With regards to VSTs of Orchestral Instruments/Sections using Physical Modeling Technology, i.e. Developers like Audio Modeling, and Sample Modeling. Are there other developers doing this ? If not, I would love it if there were more developers working on this specific area of P. Modeling.

Applied Acoustic Systems (AAS) uses PM, but so far they have not tackled the Orchestral Instrument emulation via P. Modeling. Maybe they will in the future, and some P. Modeling Instruments made using NI's Reaktor. Don't know much about these.

Are there other developers that I should add to this very short list ?

I really hope this area of music technology evolves faster, and has more developers, researchers, ..etc. working to take it to the next level.

What are your thoughts about this topic, and are you optimistic about the future of this technology in the area of emulating Orchestral Acoustic Instruments ?

Thanks,
Muziksculp
 
There's this - https://xtant-audio.com/product/model-brass/

Also the field of physically modeled pianos may be a bit more crowded - pianoteq, physis, roland V

There's also been an explosion of analog modeled amps, synths, and fx, which is kind of in the same vein, but yeah, not orchestral yet...

I think if there's ever a trend back to dry orchestral libraries, the physical modeling instruments will get more popular.
 
I love physical modeling, but I don’t think there will be a hard push for PM orchestral insturments anytime soon.

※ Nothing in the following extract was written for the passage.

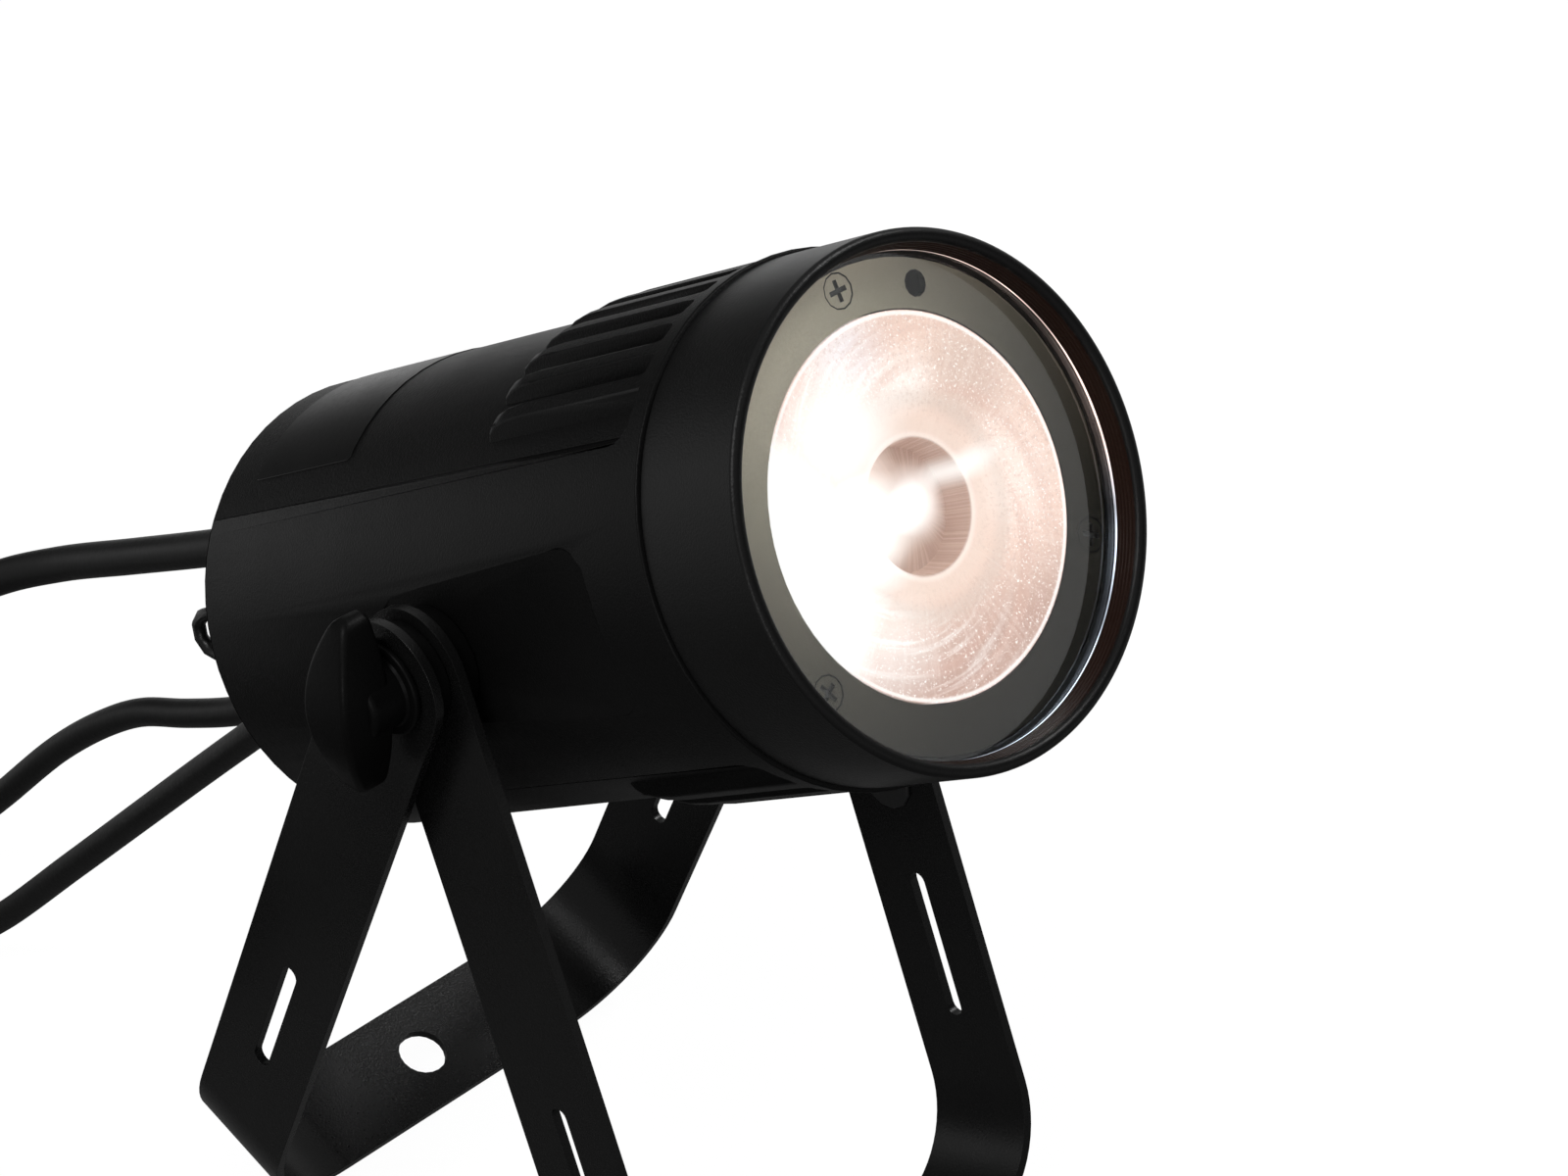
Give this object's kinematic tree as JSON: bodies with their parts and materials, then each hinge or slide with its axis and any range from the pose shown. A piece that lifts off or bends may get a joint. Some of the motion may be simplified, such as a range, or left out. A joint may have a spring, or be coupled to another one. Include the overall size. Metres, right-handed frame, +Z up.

I’m working on something using PM now and there is very little info available out there on it. It seems like you have to do your own R&D. Couple that with the fact that people want orchestral insturments to sound exactly like the real thing. Its just asking for a headache. Other types of music aren’t so particular when it comes to authentic sound, so I think more experimental stuff will come first and then more realistic insturments afterwards. I hope I’m wrong, but it from a developers point of view it seems like to much work.
 
I wonder if any of the currently popular Orchestral sample library developers is experimenting with Physical Modeling Technology ?
 
honestly I think a lot of study of both + clever editing and scripting of actual recordings will inevitably the the best bet.

mainly because our ears are already fond of, and used to recordings in these places - to the point that regular people instantly notice PM instruments if not well dealt with in a mix - but the layman has no idea they aren't listening to the most unrealistically long brass notes in a mix - because it's samples from sony/teldex/ect.

so the texture and acoustics are basically the most important thing to a layman - over actual realism. Although that might be completely different to actual musicians who notice the sterility very quickly
 
I've been developing physically modeled orchestral instruments for the past 4 years on and off. It's actually pretty easy to get ~95% of the way towards realism, but that last 5% becomes unbelievably difficult, and is completely uncharted water (beyond a certain level of precision, physicists don't fully understand how bowed strings work, what rosin actually does, so good luck!). Samples are always at 100% realism if you use them properly, so it's tough to compete with.

Despite the praise that companies like SM get for playability and getting "very close", I rarely hear their products in final mixes. The instruments have to be a) Sounding as good as samples, and b) As quick/easy to use as sample libraries, or they're just not used.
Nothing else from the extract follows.